All PROs must wake up and face these challenges head-on, because a key skill for public relations will be not to see every problem as a nail and every solution as a hammer.

They have to go into national debates and explain to the people of Ghana that effective public governance helps to strengthen democracy and human rights, rule of law, promote economic prosperity and social cohesion, reduce poverty, enhance environmental protection and the sustainable use of natural resources, and deepen confidence in government and public administration.

PROs have to help in national debates which promote public sector transparency and accountability.

As communicators, they should not look at themselves as armchair officers, but must move some miles ahead to encourage our politicians to correct and sustain macroeconomic imbalances, reduce inflation and undertake key trades, exchange and other market reforms needed to improve efficiency and sustained economic growth.

Also, a more proactive approach in advocating policies and the development of institutions and administrative systems which eliminate the possibility for bribery, corruption and fraudulent activity in the management of public resources must be heralded.

The Institute of Public Relations (IPR) should also draw up an agenda which prompts it to go all out to tackle all other relevant aspects of national development, including production of an economic surplus and the promotion of social and cultural integration.

It should as well endeavour to promote homogeneity among the national population that is strained by diversity. It also has the daunting task of explaining some of the attributes which promote distinctiveness in our livelihood.

It is also relevant that the institute works hard at linking all the superpower economies with Ghana. There should also be a sort of economic alliance which will break down all the trade barriers between Ghana and these economic powers.

Perhaps the best and the shortest way to strike this economic alliance is by speeding the demise of the last vestiges of protective barriers through the use of fiber-optic cables linking computers, telephones, facsimiles and the Internet.

It is believed that the global marketplace thrives on this rapidly developing global telecommunication system.
The task for the institute, therefore, is to bring all economic forces together and link their activities and products in order to accrue the desired goals of the various organisations they represent.

From a tiny spark, it is said, comes a great conflagration. This gives a clue apropos the enormity of the task for PROs in managing crisis.

The world today is a fragile one in which hardly a day passes by without us hearing of one industrial strike action or the other or some stakeholders withdrawing their membership from a particular organisation.

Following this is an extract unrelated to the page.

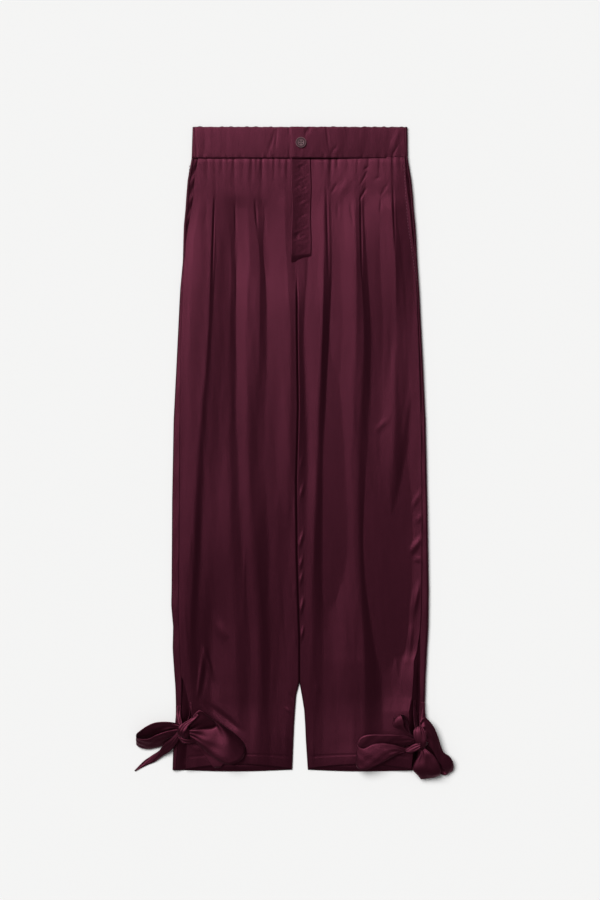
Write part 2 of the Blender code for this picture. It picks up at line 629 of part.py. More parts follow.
def add_waistband_front(frame):
    """The two front pieces of the waistband: the right one laps over the left one."""
    base = CLOTH + GATHER_HEIGHT + GAP + CREASE_ROOM + BAND_WALL / 2
    lap_height = BAND_WALL + GAP
    downs = (0.0, 0.0125, 0.025, 0.0375, BAND_HEIGHT)
    end_gap = EDGE_RADIUS + CLOTH / 2 + BAND_LIP + GAP
    left_grid = []
    right_grid = []
    for down in downs:
        left, right = band_outline(down)
        start = left + end_gap
        columns = [start + (UNDERLAP_END - start) * step / 30 for step in range(31)]
        left_grid.append([(x, down, base - band_crease(x, down) * float(x < FLY_LEFT)) for x in columns])
        end = right - end_gap
        columns = [FLY_LEFT, -0.0070, 0.0010, 0.0080, LAP_SLOPE_START, 0.0160, 0.0200, LAP_SLOPE_END]
        columns += [LAP_FLAT + (end - LAP_FLAT) * step / 24 for step in range(25)]
        row = []
        for x in columns:
            lap = lap_height * (1 - smoothstep((x - LAP_SLOPE_START) / (LAP_SLOPE_END - LAP_SLOPE_START)))
            row.append((x, down, base + lap - band_crease(x, down) * float(x > LAP_FLAT)))
        right_grid.append(row)
    add_sheet("waistband_front_left", left_grid, BAND_WALL, frame)
    add_sheet("waistband_front_right", right_grid, BAND_WALL, frame)
    return base + lap_height + BAND_WALL / 2


def add_fly_placket(frame):
    """The topstitched fly strip, which lies on both front panels and is softly creased."""
    wall = CLOTH
    grid = []
    count = 14
    for step in range(count + 1):
        down = PANEL_TOP + (FLY_END - PANEL_TOP) * step / count
        wrinkle = 0.0005 * (0.5 + 0.5 * math.sin(2 * math.pi * step / 4.7 + 1.0)) * smoothstep(step / 2)
        row = []
        for column in range(6):
            x = FLY_LEFT + (FLY_RIGHT - FLY_LEFT) * column / 5
            under = max(leg_surface(x, down), FRONT_BASE + CLOTH / 2)
            row.append((x, down, under + GAP + wall / 2 + wrinkle * math.sin(math.pi * column / 5)))
        grid.append(row)
    add_sheet("fly_placket", grid, wall, frame)


def add_button(frame, seat):
    """A turned button with a raised rim and four holes."""
    profile = (
        (0.0, 0.0), (0.80, 0.0), (0.95, 0.12), (1.0, 0.45), (0.97, 0.85), (0.88, 1.0),
        (0.76, 0.92), (0.66, 0.62), (0.0, 0.55),
    )
    bm = bmesh.new()
    sides = 24
    rings = []
    for radius, height in profile:
        z = height * BUTTON_THICKNESS
        if radius == 0.0:
            rings.append([bm.verts.new((0.0, 0.0, z))])
            continue
        ring = []
        for side in range(sides):
            angle = 2 * math.pi * side / sides
            reach = radius * BUTTON_RADIUS
            ring.append(bm.verts.new((reach * math.cos(angle), reach * math.sin(angle), z)))
        rings.append(ring)
    for lower, upper in zip(rings[:-1], rings[1:]):
        for side in range(sides):
            after = (side + 1) % sides
            if len(lower) == 1:
                bm.faces.new((lower[0], upper[after], upper[side]))
            elif len(upper) == 1:
                bm.faces.new((lower[side], lower[after], upper[0]))
            else:
                bm.faces.new((lower[side], lower[after], upper[after], upper[side]))
    mesh = bpy.data.meshes.new("button")
    bm.to_mesh(mesh)
    bm.free()
    button = add_object("button", mesh, frame)
    button.location = (BUTTON_X, -BUTTON_DOWN, seat + GAP)
    for number in range(4):
        angle = math.radians(45 + 90 * number)
        cutter_mesh = bpy.data.meshes.new("button_hole_cutter")
        bm = bmesh.new()
        bmesh.ops.create_cone(bm, cap_ends=True, segments=10, radius1=BUTTON_HOLE_RADIUS,
                              radius2=BUTTON_HOLE_RADIUS, depth=3 * BUTTON_THICKNESS)
        bm.to_mesh(cutter_mesh)
        bm.free()
        cutter = bpy.data.objects.new("button_hole_cutter", cutter_mesh)
        bpy.context.collection.objects.link(cutter)
        cutter.parent = frame
        reach = BUTTON_HOLE_SPACING / math.sqrt(2)
        cutter.location = (BUTTON_X + reach * math.cos(angle), -BUTTON_DOWN + reach * math.sin(angle), seat)
        cut_away(button, cutter)


def cut_away(obj, cutter):
    """Cut one object by another, which is left as a hidden guide."""
    cutter.hide_render = True
    cutter.display_type = "WIRE"
    cut = obj.modifiers.new("cut", "BOOLEAN")
    cut.operation = "DIFFERENCE"
    cut.solver = "EXACT"
    cut.object = cutter


def knot_mesh(name, size, grow):
    """A pinched, slightly twisted ball of cloth, with every half size grown by a margin."""
    mesh = bpy.data.meshes.new(name)
    bm = bmesh.new()
    bmesh.ops.create_uvsphere(bm, u_segments=18, v_segments=10, radius=1.0)
    for vert in bm.verts:
        spot = vert.co.copy()
        turn = math.atan2(spot.y, spot.x) + 0.6 * spot.z
        pinch = 1.0 + 0.07 * math.cos(3 * turn) * (1 - spot.z * spot.z)
        vert.co = Vector((spot.x * pinch * (size.half_x + grow), spot.y * pinch * (size.half_y + grow),
                          spot.z * (size.half_z + grow)))
    bm.to_mesh(mesh)
    bm.free()
    return mesh


def add_knot(name, size, frame):
    """A knot, and the slightly larger cutter that clears the ribbons of it."""
    knot = add_object(name, knot_mesh(name, size, 0.0), frame)
    cutter = bpy.data.objects.new(name + "_cutter", knot_mesh(name + "_cutter", size, 1.3 * GAP))
    bpy.context.collection.objects.link(cutter)
    cutter.parent = frame
    for obj in (knot, cutter):
        obj.location = (size.x, -size.down, size.z)
    cutter.hide_render = True
    cutter.display_type = "WIRE"
    return cutter


def smooth_between(before, start, end, after, share):
    """A point of the smooth curve through four others."""
    square = share * share
    cube = square * share
    return 0.5 * (2 * start + (end - before) * share + (2 * before - 5 * start + 4 * end - after) * square
                  + (3 * start - before - 3 * end + after) * cube)


def ribbon_grid(rungs):
    """Rows of points (x, down, z) along a ribbon, resting on what lies under it."""
    firsts = [Vector((rung.x0, -rung.down0, rung.z0)) for rung in rungs]
    seconds = [Vector((rung.x1, -rung.down1, rung.z1)) for rung in rungs]
    last = len(rungs) - 1
    rows = []
    for index in range(last):
        picks = (max(index - 1, 0), index, index + 1, min(index + 2, last))
        count = RIBBON_STEPS + (1 if index == last - 1 else 0)
        for step in range(count):
            share = step / RIBBON_STEPS
            rows.append(tuple(smooth_between(*[edge[pick] for pick in picks], share) for edge in (firsts, seconds)))
    grid = []
    for index, (first, second) in enumerate(rows):
        after, before = rows[min(index + 1, len(rows) - 1)], rows[max(index - 1, 0)]
        along = (after[0] + after[1] - before[0] - before[1]) / 2
        width = second - first
        normal = along.cross(width).normalized()
        if normal.z < 0:
            normal.negate()
        row = []
        for column in range(RIBBON_COLUMNS + 1):
            share = column / RIBBON_COLUMNS
            bulge = RIBBON_CAMBER * width.length * 4 * share * (1 - share) * abs(normal.z)
            point = first + width * share + normal * bulge
            floor = leg_surface(point.x, -point.y)
            clear = SURFACE_CLEARANCE if floor > 0 else 0.0
            lowest = floor + clear + RIBBON_WALL / 2
            row.append((point.x, -point.y, max(point.z, lowest)))
        grid.append(row)
    return grid


def add_bow(name, knot_size, ribbons, frame):
    """One tied bow: its knot, two loops, two free ends and the two ties that hold it."""
    cutter = add_knot(name + "_knot", knot_size, frame)
    for part, rungs in ribbons.items():
        ribbon = add_sheet(name + "_" + part, ribbon_grid(rungs), RIBBON_WALL, frame)
        cut_away(ribbon, cutter)


def centre_frame(frame):
    """Move everything so that the origin is under the middle of the garment."""
    bpy.context.view_layer.update()
    depsgraph = bpy.context.evaluated_depsgraph_get()
    corners = []
    for obj in bpy.context.scene.objects:
        if obj.type == "MESH" and not obj.hide_render:
            shown = obj.evaluated_get(depsgraph)
            corners += [shown.matrix_world @ Vector(corner) for corner in shown.bound_box]
    low = [min(corner[axis] for corner in corners) for axis in range(3)]
    high = [max(corner[axis] for corner in corners) for axis in range(3)]
    frame.location = (-(low[0] + high[0]) / 2, -(low[1] + high[1]) / 2, -low[2])
    bpy.context.view_layer.update()


def build():
    """Build the trousers."""
    clear_scene()
    frame = bpy.data.objects.new("trousers", None)
    bpy.context.collection.objects.link(frame)
    for leg in LEGS:
        add_sheet("back_panel_" + leg.name, leg.back_points(), CLOTH, frame)
        add_sheet("front_panel_" + leg.name, leg.front_points(), CLOTH, frame)
        add_sheet("pocket_facing_" + leg.name, leg.facing_points(), FACING_WALL, frame)
    add_waistband_back(frame)
    seat = add_waistband_front(frame)
    add_fly_placket(frame)
    add_button(frame, seat)
    add_bow("left_bow", LEFT_KNOT, LEFT_BOW, frame)
    add_bow("right_bow", RIGHT_KNOT, RIGHT_BOW, frame)
    centre_frame(frame)


build()
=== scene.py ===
"""Pleated plum satin trousers with a bow at each ankle, laid out flat: fine cloth and finishes.

Metres, +Z up, +Y from the hems to the waist. A place on the garment is given as x to the
right and "down" from the top of the waistband; Layout turns it into the part's own frame.
"""

from __future__ import annotations

import json
import logging
import math
from dataclasses import dataclass, field
from enum import Enum
from typing import NamedTuple, Sequence

import bmesh
import bpy
import numpy as np
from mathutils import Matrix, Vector

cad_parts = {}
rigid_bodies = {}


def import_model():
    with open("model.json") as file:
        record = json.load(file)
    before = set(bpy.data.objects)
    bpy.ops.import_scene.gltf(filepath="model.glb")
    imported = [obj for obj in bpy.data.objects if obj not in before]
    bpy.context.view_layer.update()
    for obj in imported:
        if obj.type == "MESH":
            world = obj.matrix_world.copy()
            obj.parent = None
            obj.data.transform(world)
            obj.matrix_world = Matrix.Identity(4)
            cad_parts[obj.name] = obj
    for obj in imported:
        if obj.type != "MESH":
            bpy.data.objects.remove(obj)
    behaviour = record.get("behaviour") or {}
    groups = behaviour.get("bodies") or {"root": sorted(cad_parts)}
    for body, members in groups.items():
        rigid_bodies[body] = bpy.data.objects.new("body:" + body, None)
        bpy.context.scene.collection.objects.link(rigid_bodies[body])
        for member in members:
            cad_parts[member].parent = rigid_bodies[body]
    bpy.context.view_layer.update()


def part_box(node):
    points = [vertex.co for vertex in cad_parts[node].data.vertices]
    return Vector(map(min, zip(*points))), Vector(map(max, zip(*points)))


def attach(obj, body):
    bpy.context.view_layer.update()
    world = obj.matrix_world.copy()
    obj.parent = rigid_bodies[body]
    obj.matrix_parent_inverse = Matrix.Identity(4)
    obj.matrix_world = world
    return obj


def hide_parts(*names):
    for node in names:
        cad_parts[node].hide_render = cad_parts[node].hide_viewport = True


LOG = logging.getLogger("trousers")
Number = float | np.ndarray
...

It is against this background that the public relations practitioners in Ghana who are engaged in any business organisations, small or large, private or public, should have a crisis management plan afoot.

They should as well bear in mind that whatever their positions are within a company, they will not be the only people affected by a crisis.

And insofar as they occupy a position to influence or manage crisis, they should consider themselves fortunate. But if things go so badly, at least they had a shot at controlling their own destinies, for there is simply no valid reason why a PRO should not know where the flashlights are kept.

More important is the urgent need for a research to be commissioned before any public relations programme is planned out.

This will always produce desirable measures or indicators for a smooth kick-off. On some occasions some practitioners are gripped by fear just at the mere mention of research.

It is, however, usually thought that research belongs to only the long-bearded intellectuals. But it must be understood that most public relations work includes a considerable amount of research, since it is basically a process of organising perception and experience.

And for an effective execution of public relations programme, the practitioner has to employ the techniques of motivation research, opinion research and market research which have been evolved to provide solutions to any kind of problem or challenge.